• **SUPPLIED MATERIAL**
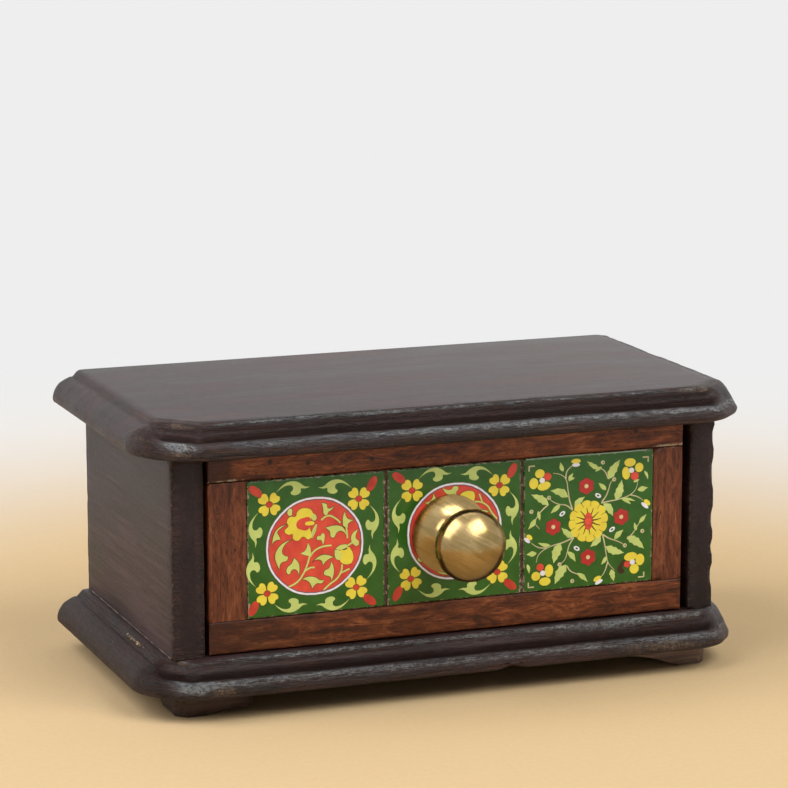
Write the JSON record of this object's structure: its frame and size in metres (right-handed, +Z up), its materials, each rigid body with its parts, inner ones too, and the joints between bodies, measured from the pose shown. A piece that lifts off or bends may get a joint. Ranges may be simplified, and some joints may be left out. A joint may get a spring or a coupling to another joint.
{
  "type": "tile-front trinket drawer box",
  "caption": "Small stained wooden box with moulded top and base boards, block feet and a drawer whose front frames floral tiles behind a turned brass knob.",
  "frame": {"origin": "under the middle of the whole box, knob included, on the surface it stands on", "axes": "+Z up, the drawer opens towards -Y, +X to the right as seen from the drawer"},
  "size_m": [0.229, 0.136, 0.1034],
  "materials": {
    "stained_carcass": "dark brown stain, waxed, worn on the mouldings",
    "stained_frame": "red-brown stain, waxed",
    "inner_wood": "plain sanded softwood",
    "glazed_tile": "glossy glaze with raised floral pattern",
    "grout": "dry stained filler",
    "knob_brass": "turned and satin-buffed",
    "screw_steel": "plain zinc-plated steel"
  },
  "bodies": {
    "carcass": {"top_board": "stained_carcass", "base_board": "stained_carcass", "side_left": "stained_carcass", "side_right": "stained_carcass", "back_panel": "stained_carcass", "foot_front_left": "stained_carcass", "foot_front_right": "stained_carcass", "foot_back_left": "stained_carcass", "foot_back_right": "stained_carcass", "base_screws": "screw_steel", "foot_screws": "screw_steel", "top_dowels": "inner_wood", "back_pins": "screw_steel"},
    "drawer": {"front_rail_top": "stained_frame", "front_rail_bottom": "stained_frame", "front_stile_left": "stained_frame", "front_stile_right": "stained_frame", "tile_left": "glazed_tile", "tile_middle": "glazed_tile", "tile_right": "glazed_tile", "tile_bed": "grout", "drawer_front_board": "inner_wood", "drawer_side_left": "inner_wood", "drawer_side_right": "inner_wood", "drawer_back": "inner_wood", "drawer_bottom_panel": "inner_wood", "drawer_pins": "screw_steel", "knob": "knob_brass", "knob_washer": "screw_steel", "knob_screw": "screw_steel"}
  },
  "joints": [
    {"name": "drawer_slide", "type": "slide", "parent": "carcass", "child": "drawer", "axis": [0, -1, 0], "range_m": [0, 0.075]}
  ]
}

• **TASK DESCRIPTION**
Of all the lines in the listing above, how many contain the word "materials"? Answer with the number alone.

• **SOLUTION FOR THIS EXERCISE**
2